Open katsikora opened 7 years ago
Hi,
Can you print the values in "mag.filt.net"? It seems the issue is most likely at the level of clustering contigs (done using RapClust).
Regards, Laraib
Hello Laraib,
awk '{ print $3 }' mag.filt.net | sort | uniq 1.1
It's the same as in grassGraph.txt, then.
Thanks for looking into it,
Best,
Katarzyna
Since RapClust directly uses the results obtained from Salmon/Sailfish, I'm guessing the issue is caused due to some problem at the level of read mapping. Going over the equivalence classes dumped by Salmon/Sailfish should help figure that out.
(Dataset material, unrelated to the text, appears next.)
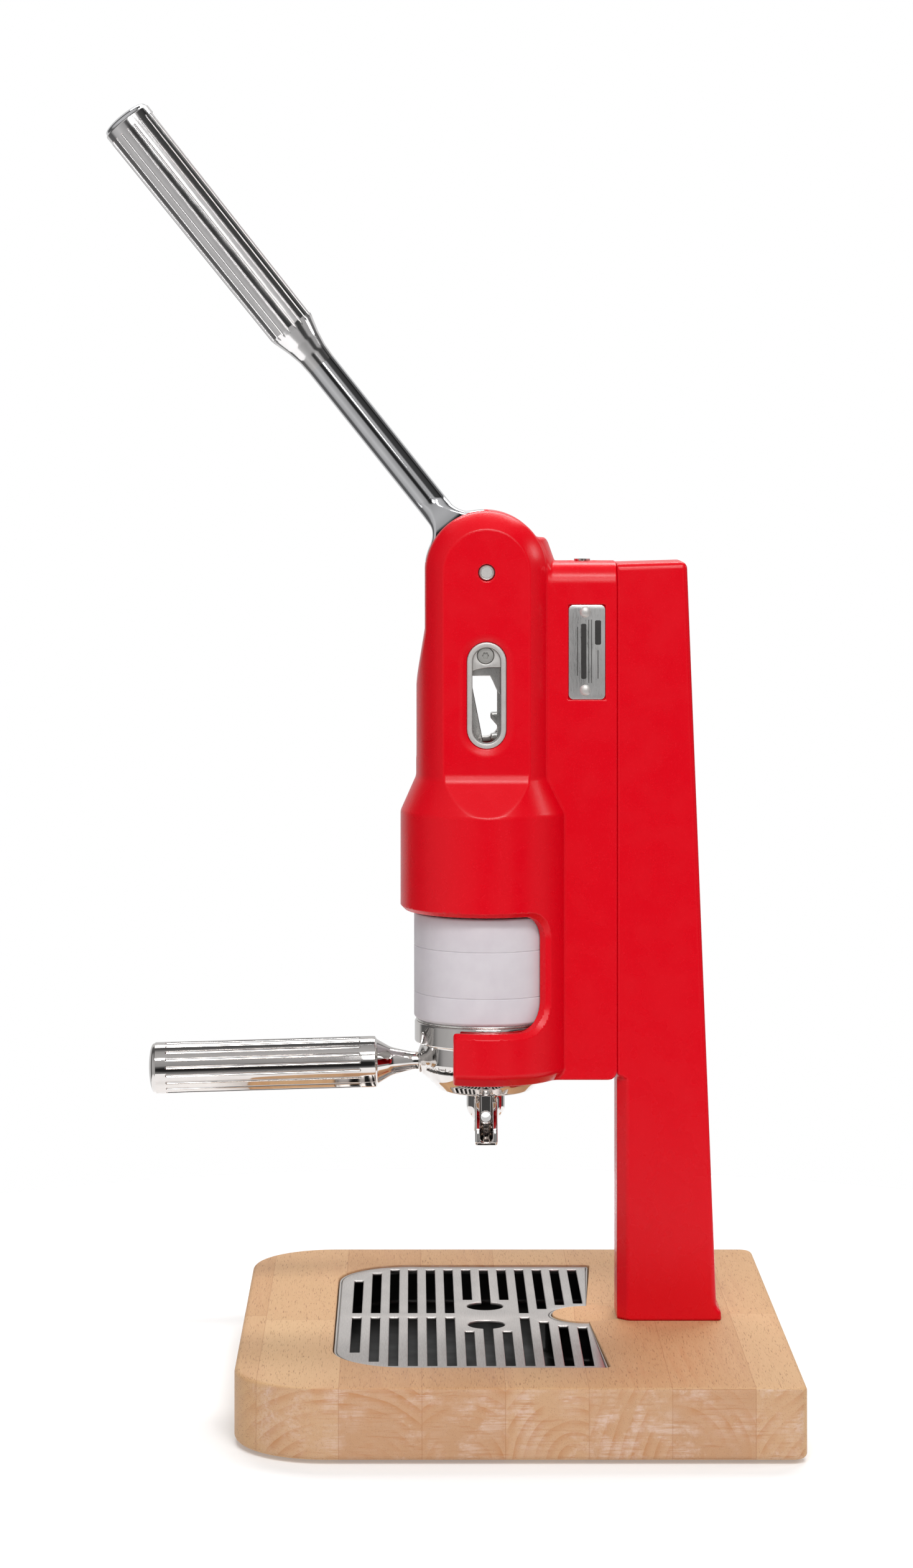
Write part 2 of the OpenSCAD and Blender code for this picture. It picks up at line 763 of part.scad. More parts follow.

Let us know if you need help with that.
-Laraib
Hi,
so I looked into the equivalence classes of 1 of the multiple datasets I want to analyze.
If I get this right, then all the classes in that dataset have only 1 member transcript:
awk '( NR>120263 )' eq_classes.txt | awk '{ print $1 }' | sort | uniq
1
I ran Salmon (v. 0.7.2) as: salmon quant -i $REFDIR/161221salmon.quasi -l ISR -1 <(zcat ${R1fq[$i]} ) -2 <(zcat ${R2fq[$i]} ) -o $runDir -p 8 --maxOcc 20 --maxReadOcc 1 --coverage 0.90 --dumpEq .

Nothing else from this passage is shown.